People like me who’d already walked the circuit of the airport’s shops about 20 times, and checked out all the books and magazines in the newsagents, and tried on a few lipsticks, had settled with our bags by then. All except the people with kids who kept circling as a way to hold off tantrums.
So the toddler went past.
Her father trailed his carry-on bag with its little wheels slightly ahead of her.
As I watched from a stool at a cafe the toddler - bored and possibly tired - decided she’d hitch a ride on her dad’s bag but he didn’t know.
She started to climb, he lost his grip, and toddler and bag fell down with a thump.
It took the toddler a second or two to respond but when she did it was wonderful.
She was tired and bored and three or four years of age and she’d just had a shock and a bump. The wail went up and even the sound from the overhead advertising big screen that had been droning on about “Travel to Tahiti” for hours was suddenly drowned out by a toddler’s outraged howls.
And because I related to her tired, bored, I’m-stuck-here-in-an-airport-and-this-is-so-unfair-because-I-just-want-to-get-home mood, I shared her pain. If I could have got away with it I would have rolled around on the floor and thrown my arms around dramatically, too, out of the sheer injustice of having to wait for a plane to fly.
But I didn’t. I was wearing a frock.
Look at any travel brochures or advertisements and everything’s glossy and gorgeous. People are smiling. Every destination looks fantastic. Every experience is photographable.
And it’s true up to a point. I love travelling. I love the thrill of arriving at any place that’s a long way from where I live and a lot different. When the plane door opens and you get the first whiff of a new country, or the first feel of its weather even before you step off the plane, it’s exciting.
And then there’s the reality of travel – the queues, the cost, the petty bureaucratic hassles, the delays and cancellations. But we keep doing it.
I love travel stories. This week a story popped up from China about the elderly passenger who tossed coins into her plane engine for “good luck”. True.
The airline even put out a statement to confirm the woman, 80, was seen tossing coins into the engine of the Airbus 320 before her flight from Pudong to Guangzhou to “wish a safe flight”.
Everyone had to get off. The engine was inspected. It took hours and hours. The airline helpfully stated that the woman had no known mental incapacity. She just hadn’t flown before and thought a positive gesture was called for.
The Australian Transport Safety Bureau sends me regular bulletins about all the plane crashes and near misses it’s investigated in the previous few months.
On Thursday it sent me a report about the flight from America to Sydney in October that experienced abnormal vibration and noise above the left wing after take-off, and what the crew and airline did in response.
It wasn’t until the plane touched down in Sydney that the source of the trouble – a birdstrike that “sheared a landing gear door strut resulting in the door not closing” – caused “turbulent airflow and in‑cabin vibration”. Good to know.

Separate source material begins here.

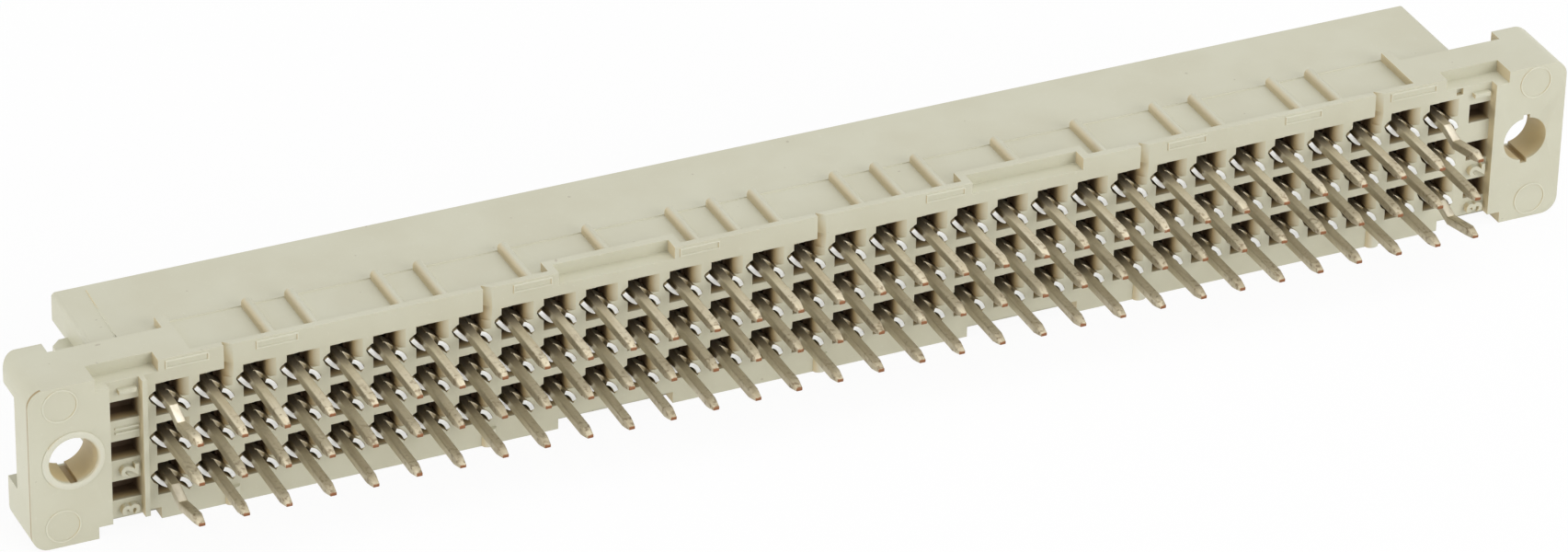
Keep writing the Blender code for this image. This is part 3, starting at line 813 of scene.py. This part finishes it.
def plasticMaterial():
    # Warm grey glass-filled plastic: clouds of 4 mm, pale fibres and rare dark grit. It has painted shade,
    # browner inside the openings and on the steps that face -X, as if lit by its own colour, and raised
    # relief has a painted highlight
    material, graph, shader = newMaterial("grey_plastic_detail")
    place = graph.node("ShaderNodeTexCoord", output="Object")
    x, y, z = (graph.axis(place, name) for name in ("X", "Y", "Z"))
    cloud = graph.noise(place, scale=260.0, detail=3.0)
    fibre = graph.noise(place, scale=5200.0, detail=2.0)
    grit = graph.noise(place, scale=2300.0, detail=0.0)
    grain = graph.noise(place, scale=1700.0, detail=4.0)
    tone = graph.mix(graph.ramp(cloud, 0.35, 0.65), plasticLook["pale"], plasticLook["warm"])
    # Painted highlight: raised relief is paler
    tone = graph.mix(graph.attribute("raisedHighlight") * tintShare["paleHighlight"], tone, plasticLook["paleHighlight"])
    tone = graph.mix(graph.ramp(fibre, 0.66, 0.8, last=tintShare["fibre"]), tone, plasticLook["fibre"])
    tone = graph.mix(graph.ramp(grit, 0.86, 0.88, last=tintShare["grit"]), tone, plasticLook["grit"])
    # Painted shade: a brown line along the left end, between two depths, standing for the shadow in a narrow
    # groove
    depth = (y - gridOrigin.y) * (1 / millimetre)
    slitShadeStart, slitShadeStop = tint["slitShade"]
    slitShade = (x < tint["slitShadeSide"] * millimetre) * (depth < slitShadeStop) * (1 - (depth < slitShadeStart))
    tone = graph.mix(slitShade * tintShare["slitShade"], tone, plasticLook["slitShade"])
    tanShade, deepShade, boreShadeShare, slots = insideTints(graph, x, depth, z)
    # Painted shade follows: warm brown in openings, on -X steps and inside the holes, brown in the key
    # slots, dark further in
    tone = graph.mix(tanShade, tone, plasticLook["tan"])
    tone = graph.mix(boreShadeShare, tone, plasticLook["boreShade"])
    tone = graph.mix(slots * tintShare["slots"], tone, plasticLook["slitShade"])
    tone = graph.mix(deepShade, tone, plasticLook["deepShade"])
    normal = graph.bump(grain, distance=0.00004, strength=0.25)
    rough = graph.ramp(cloud, 0.3, 0.7, first=0.42, last=0.52)
    graph.fill(shader, {"Base Color": tone, "Roughness": rough, "Normal": normal})
    return material


# The near white colour for cut ends is a painted highlight; the others are the metal's own colours
metalLook = {
    "tin": (0.480, 0.420, 0.300, 1), "light": (0.640, 0.585, 0.450, 1), "stain": (0.260, 0.200, 0.125, 1),
    "copper": (0.280, 0.130, 0.065, 1), "cut": (0.88, 0.89, 0.88, 1),
}
# Distances from the rear face along the tail, where stains, dullness and bare copper begin and are full,
# and how uneven the copper's border is
wear = {"stain": (2.6, 4.6), "dull": (3.9, 4.8), "bare": (5.2, 5.26), "uneven": 0.16}
# What the painted highlight on cut ends and the stains take from the metallic look, and how much rougher the
# tip is
matt = {"cut": 0.75, "stain": 0.3, "tip": 0.16}


def metalMaterial():
    # Tinned copper alloy, streaked along the tail and stained near the tip, with bare copper on the cut tip.
    # Cut ends, and faintly a kinked tail's slope, get a painted highlight: near white and less metallic
    material, graph, shader = newMaterial("tinned_metal_detail")
    place = graph.node("ShaderNodeTexCoord", output="Object")
    tone, cut = graph.attribute("tone"), graph.attribute("cut")
    streak = graph.noise(place, scale=900.0, detail=4.0, stretch=(3.0, 0.35, 3.0))
    blot = graph.noise(place, scale=3600.0, detail=3.0)
    reach = (gridOrigin.y - graph.axis(place, "Y")) * (1 / millimetre)
    tin = graph.mix(graph.ramp(streak, 0.3, 0.7), metalLook["tin"], metalLook["light"])
    tin = graph.mix(tone * 0.3, tin, metalLook["tin"])
    stained = graph.ramp(blot, 0.52, 0.66) * graph.ramp(reach, *wear["stain"], first=0.15, last=0.85)
    tin = graph.mix(stained, tin, metalLook["stain"])
    bare = graph.ramp(reach + blot * wear["uneven"], *wear["bare"])
    # Painted highlight: the cut ends turn near white
    colour = graph.mix(bare, graph.mix(cut, tin, metalLook["cut"]), metalLook["copper"])
    rough = graph.ramp(streak, 0.3, 0.7, first=0.52, last=0.40)
    rough = rough + graph.ramp(reach, *wear["dull"], last=matt["tip"])
    metallic = (1 - matt["cut"] * cut) * (1 - matt["stain"] * stained)
    normal = graph.bump(streak * 0.5 + blot * 0.5, distance=0.00003, strength=0.5)
    graph.fill(shader, {"Base Color": colour, "Roughness": rough, "Metallic": metallic, "Normal": normal})
    return material


def seenDirectly(graph):
    # 1 for what the camera sees directly, in a reflection or through glass
    camera, glossy, clear = (graph.node("ShaderNodeLightPath", output=name)
                             for name in ("Is Camera Ray", "Is Glossy Ray", "Is Transmission Ray"))
    return (camera + glossy + clear).smaller(1.0)


studio = {
    "floorLow": (-1.5, -1.5, -0.01), "floorHigh": (1.5, 2.5, 0.0), "floorGrey": (0.92, 0.92, 0.92, 1),
    "floorWhite": 0.92, "white": (1, 1, 1, 1), "soft": 0.55, "aim": Vector((0, 0, 0.005)),
}


def floorMaterial():
    # Seen directly the floor is mostly plain white, and the rest of it still takes the object's shadow
    material, graph, shader = newMaterial("studio_floor")
    graph.fill(shader, {"Base Color": studio["floorGrey"], "Roughness": 0.9, "Specular IOR Level": 0.1})
    white = graph.node("ShaderNodeEmission", {"Color": studio["white"], "Strength": 1.0})
    surface = {0: seenDirectly(graph) * studio["floorWhite"], 1: Socket(graph, shader.outputs[0]), 2: white}
    both = graph.node("ShaderNodeMixShader", surface)
    graph.fill(material.node_tree.nodes["Material Output"], {"Surface": both})
    return material


# Building

housing = toScene(housingMesh(), "housing_moulding", smoothDegrees=50)
print("housing faces", len(housing.data.polygons))
contactRows = {row: contactRow(row) for row in rowHeights}
print("contact faces per row", [len(item.data.polygons) for item in contactRows.values()])
markShells = [shellOf(markMesh(str(index + 1), x, z)) for index, z in enumerate(marks["heights"])
              for x in (marks["left"], marks["right"])]
rowMarks = toScene(meshFrom("row_marks", markShells), "row_marks", smoothDegrees=40)
reliefShells = pipShells() + frameShells() + ringShells() + ridgeShells() + mouldShells()
lowRelief = toScene(meshFrom("low_relief", reliefShells), "low_relief", smoothDegrees=40)
# Painted highlight: what stands proud is made paler
raisedHighlight = lowRelief.data.attributes.new("raisedHighlight", "FLOAT", "POINT")
raisedHighlight.data.foreach_set("value", np.ones(len(lowRelief.data.vertices)))
print("mark and relief faces", len(rowMarks.data.polygons), len(lowRelief.data.polygons))

plastic, metal = plasticMaterial(), metalMaterial()
for item in (housing, rowMarks, lowRelief):
    item.data.materials.append(plastic)
    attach(item, "root")
for item in contactRows.values():
    item.data.materials.append(metal)
    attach(item, "root")
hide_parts("housing")
for row, item in contactRows.items():
    nodes = [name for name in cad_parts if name.startswith(f"contact_{row}")]
    if nodes:
        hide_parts(*nodes)
print("materials, slots and replaced nodes done")

# Studio

floor = solid("floor", [box(studio["floorLow"], studio["floorHigh"])])
floor.data.materials.append(floorMaterial())

view = {
    "azimuth": -25.47, "elevation": 30.94, "roll": 1.35, "distance": 422.7, "slide": (-1.68, 0.15),
    "gridShift": (0.593, 0.0, -1.068), "focalPixels": 8175.0, "imageWidth": 1705.0, "sensor": 36.0,
    "clipStart": 0.01, "clipEnd": 20.0,
}
azimuth, elevation, roll = (math.radians(view[key]) for key in ("azimuth", "elevation", "roll"))
# back = (sin a cos e, -cos a cos e, sin e) points from the object to the camera
flat = math.cos(elevation)
back = Vector((math.sin(azimuth) * flat, -math.cos(azimuth) * flat, math.sin(elevation)))
level = Vector((0, 0, 1)).cross(back).normalized()
upright = back.cross(level)
across = math.cos(roll) * level + math.sin(roll) * upright
up = -math.sin(roll) * level + math.cos(roll) * upright
aside, above = view["slide"]
seat = aside * across + above * up + view["distance"] * back - Vector(view["gridShift"])
turn = Matrix((across, up, back)).transposed().to_4x4()
camera = bpy.data.objects.new("camera", bpy.data.cameras.new("camera"))
camera.matrix_world = Matrix.Translation(gridOrigin + seat * millimetre) @ turn
camera.data.sensor_width = view["sensor"]
camera.data.lens = view["sensor"] * view["focalPixels"] / view["imageWidth"]
camera.data.clip_start = view["clipStart"]
camera.data.clip_end = view["clipEnd"]
bpy.context.scene.collection.objects.link(camera)
bpy.context.scene.camera = camera

lamps = {
    "key": {"place": (0.5, -0.8, 0.35), "size": (0.7, 0.5), "power": 3.9},
    "overhead": {"place": (0.1, 0.1, 0.9), "size": (0.9, 0.7), "power": 3.1},
    "left_card": {"place": (-0.8, -0.05, 0.03), "size": (0.4, 0.05), "power": 1.9},
}
for name, lamp in lamps.items():
    light = bpy.data.lights.new(name, "AREA")
    light.shape = "RECTANGLE"
    light.size, light.size_y = lamp["size"]
    light.energy = lamp["power"]
    item = bpy.data.objects.new(name, light)
    item.location = lamp["place"]
    item.rotation_euler = (studio["aim"] - item.location).to_track_quat("-Z", "Y").to_euler()
    bpy.context.scene.collection.objects.link(item)

# The world is soft light, and white where it is seen directly
world = bpy.data.worlds.new("studio")
world.use_nodes = True
worldGraph = Graph(world.node_tree)
strength = studio["soft"] + (1 - studio["soft"]) * seenDirectly(worldGraph)
worldGraph.fill(world.node_tree.nodes["Background"], {"Color": studio["white"], "Strength": strength})
bpy.context.scene.world = world
bpy.context.scene.view_settings.view_transform = "Standard"
print("floor, camera, lamps and world done")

The ATSB seems to leave its regular reports about birdstrikes at Australian airports until I’m just about to get on a plane to fly a long way away.
Between 2006 and 2015 there were 16,069 birdstrikes reported to the ATSB, most involving bigger passenger jets. And just so that you know, both the number and rate of birdstrikes per 10,000 movements of bigger capacity jets “have increased markedly in the past two years”, with Cairns, Canberra, Darwin, the Gold Coast and Sydney recording the biggest increases.
But have a nice trip anyway. And don’t read the book Sully, or watch the movie of the same name about the birdstrikes that put a passenger jet into New York’s Hudson River.
We eventually got onto the plane that night a few weeks ago, after Sydney airport was hit by a thunderstorm that knocked out a lot of its systems. We flew thousands of metres above the ground and safely down again and thought nothing of it, despite how wondrous that really is.